>> START Records supplied

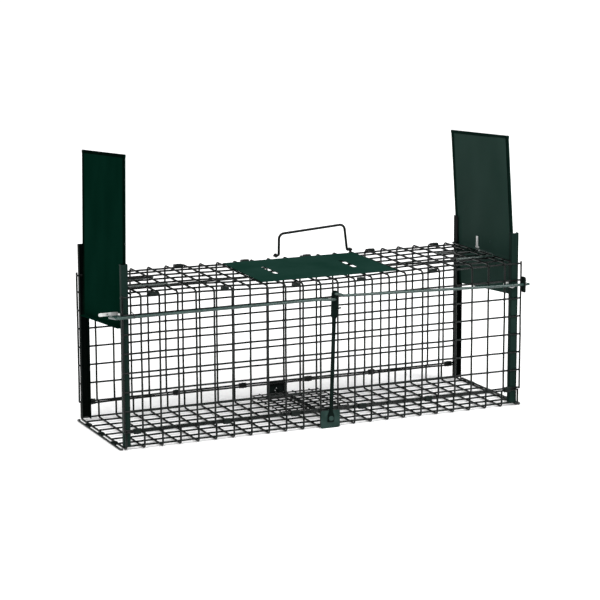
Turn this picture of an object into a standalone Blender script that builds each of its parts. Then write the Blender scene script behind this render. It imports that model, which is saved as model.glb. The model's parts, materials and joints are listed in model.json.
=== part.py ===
"""Two-entrance live catch trap of welded wire mesh, with two drop doors, a treadle and a trigger linkage.

Metres, +Z up, +X along the cage, +Y towards its back. The origin is on the ground under the cage's middle.
The doors are raised and the trigger is set.
"""

import math

import bmesh
import bpy
from mathutils import Matrix, Vector

# Wire mesh
PITCH = 0.0254
CELLS_LONG = 23
CELLS_DEEP = 7
CELLS_HIGH = 7
STRUT = 0.0025  # corner to corner of a diamond section with a 2 mm round wire's area
GAP = 0.0003  # between separate solids that touch on the real trap
LENGTH = CELLS_LONG * PITCH
DEPTH = CELLS_DEEP * PITCH
STRIP_THICK = 0.0012  # the flat strip that the floor mesh rests on
FLOOR_Z = STRIP_THICK + GAP + STRUT / 2
TRAY_INSET = 0.0025
HOOD_BOTTOM = 0.0260
LIP_TOP = HOOD_BOTTOM - STRUT - GAP
HOOD_TOP = HOOD_BOTTOM + CELLS_HIGH * PITCH
SIDE_Y = DEPTH / 2
END_X = LENGTH / 2
EDGE_STEP = STRUT + 0.0004  # from a bent corner's wire to the next one round the bend

# Door channels
CHANNEL_X = END_X - 0.0071  # middle of the door slot
CHANNEL_WIDTH = 0.009
CHANNEL_DEPTH = 0.008
CHANNEL_WALL = 0.0009
CHANNEL_TOP = HOOD_TOP + 0.0407
CHANNEL_Y = SIDE_Y - STRUT / 2 - GAP
TOP_END = CHANNEL_X - CHANNEL_WIDTH / 2 - STRUT / 2 - 0.00075

# Drop doors
DOOR_X = CHANNEL_X + 0.0012  # a door stands against the outer side of its slot
DOOR_WIDTH = 2 * (CHANNEL_Y - 0.00465)
DOOR_HEIGHT = HOOD_TOP + 0.0182
SHEET = 0.001
DOOR_TRAVEL = (HOOD_TOP - 0.0498, HOOD_TOP - 0.0533)  # of the left door and the right one
DOOR_SHIFT = -0.0024  # the closed door stands this far off the middle, towards the eyelet
DOOR_CANT = (-3.8, -3.6)  # degrees: a raised door hangs by its front corner, so its back corner drops
DOOR_LEAN = (2.3, 1.9)  # degrees: and its top leans in over the cage
DOOR_TWIST = 0.3  # degrees: and it is turned a little in its slot
CLOSED_GAP = 0.0011  # from the floor mesh to a closed door
LIP_LENGTH = 0.008
LIP_SIDE = 0.0095  # from the door's edge to its lip's end
EYELET_Y = -(SIDE_Y - 0.0229)
EYELET_RISE = 0.014
EYELET_BORE = 0.0042
EYELET_BARREL = 0.006
EYELET_FLANGE = 0.009
EYELET_FLANGE_THICK = 0.001

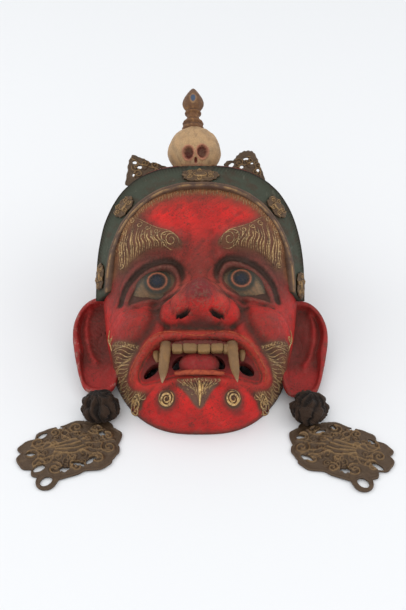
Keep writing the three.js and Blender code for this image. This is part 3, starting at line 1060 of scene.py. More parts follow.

>> END Records supplied

Exercise requirements: Your task is to output all of the data above word for word.

Correct result:
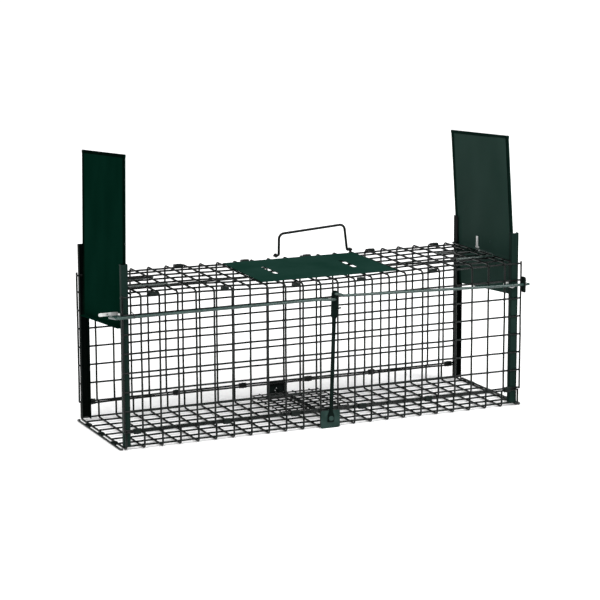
Turn this picture of an object into a standalone Blender script that builds each of its parts. Then write the Blender scene script behind this render. It imports that model, which is saved as model.glb. The model's parts, materials and joints are listed in model.json.
=== part.py ===
"""Two-entrance live catch trap of welded wire mesh, with two drop doors, a treadle and a trigger linkage.

Metres, +Z up, +X along the cage, +Y towards its back. The origin is on the ground under the cage's middle.
The doors are raised and the trigger is set.
"""

import math

import bmesh
import bpy
from mathutils import Matrix, Vector

# Wire mesh
PITCH = 0.0254
CELLS_LONG = 23
CELLS_DEEP = 7
CELLS_HIGH = 7
STRUT = 0.0025  # corner to corner of a diamond section with a 2 mm round wire's area
GAP = 0.0003  # between separate solids that touch on the real trap
LENGTH = CELLS_LONG * PITCH
DEPTH = CELLS_DEEP * PITCH
STRIP_THICK = 0.0012  # the flat strip that the floor mesh rests on
FLOOR_Z = STRIP_THICK + GAP + STRUT / 2
TRAY_INSET = 0.0025
HOOD_BOTTOM = 0.0260
LIP_TOP = HOOD_BOTTOM - STRUT - GAP
HOOD_TOP = HOOD_BOTTOM + CELLS_HIGH * PITCH
SIDE_Y = DEPTH / 2
END_X = LENGTH / 2
EDGE_STEP = STRUT + 0.0004  # from a bent corner's wire to the next one round the bend

# Door channels
CHANNEL_X = END_X - 0.0071  # middle of the door slot
CHANNEL_WIDTH = 0.009
CHANNEL_DEPTH = 0.008
CHANNEL_WALL = 0.0009
CHANNEL_TOP = HOOD_TOP + 0.0407
CHANNEL_Y = SIDE_Y - STRUT / 2 - GAP
TOP_END = CHANNEL_X - CHANNEL_WIDTH / 2 - STRUT / 2 - 0.00075

# Drop doors
DOOR_X = CHANNEL_X + 0.0012  # a door stands against the outer side of its slot
DOOR_WIDTH = 2 * (CHANNEL_Y - 0.00465)
DOOR_HEIGHT = HOOD_TOP + 0.0182
SHEET = 0.001
DOOR_TRAVEL = (HOOD_TOP - 0.0498, HOOD_TOP - 0.0533)  # of the left door and the right one
DOOR_SHIFT = -0.0024  # the closed door stands this far off the middle, towards the eyelet
DOOR_CANT = (-3.8, -3.6)  # degrees: a raised door hangs by its front corner, so its back corner drops
DOOR_LEAN = (2.3, 1.9)  # degrees: and its top leans in over the cage
DOOR_TWIST = 0.3  # degrees: and it is turned a little in its slot
CLOSED_GAP = 0.0011  # from the floor mesh to a closed door
LIP_LENGTH = 0.008
LIP_SIDE = 0.0095  # from the door's edge to its lip's end
EYELET_Y = -(SIDE_Y - 0.0229)
EYELET_RISE = 0.014
EYELET_BORE = 0.0042
EYELET_BARREL = 0.006
EYELET_FLANGE = 0.009
EYELET_FLANGE_THICK = 0.001

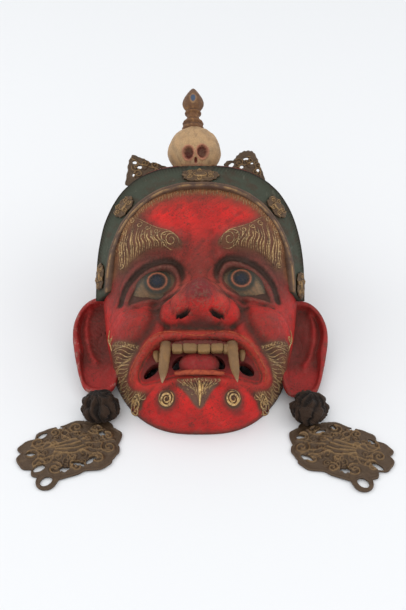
Keep writing the three.js and Blender code for this image. This is part 3, starting at line 1060 of scene.py. More parts follow.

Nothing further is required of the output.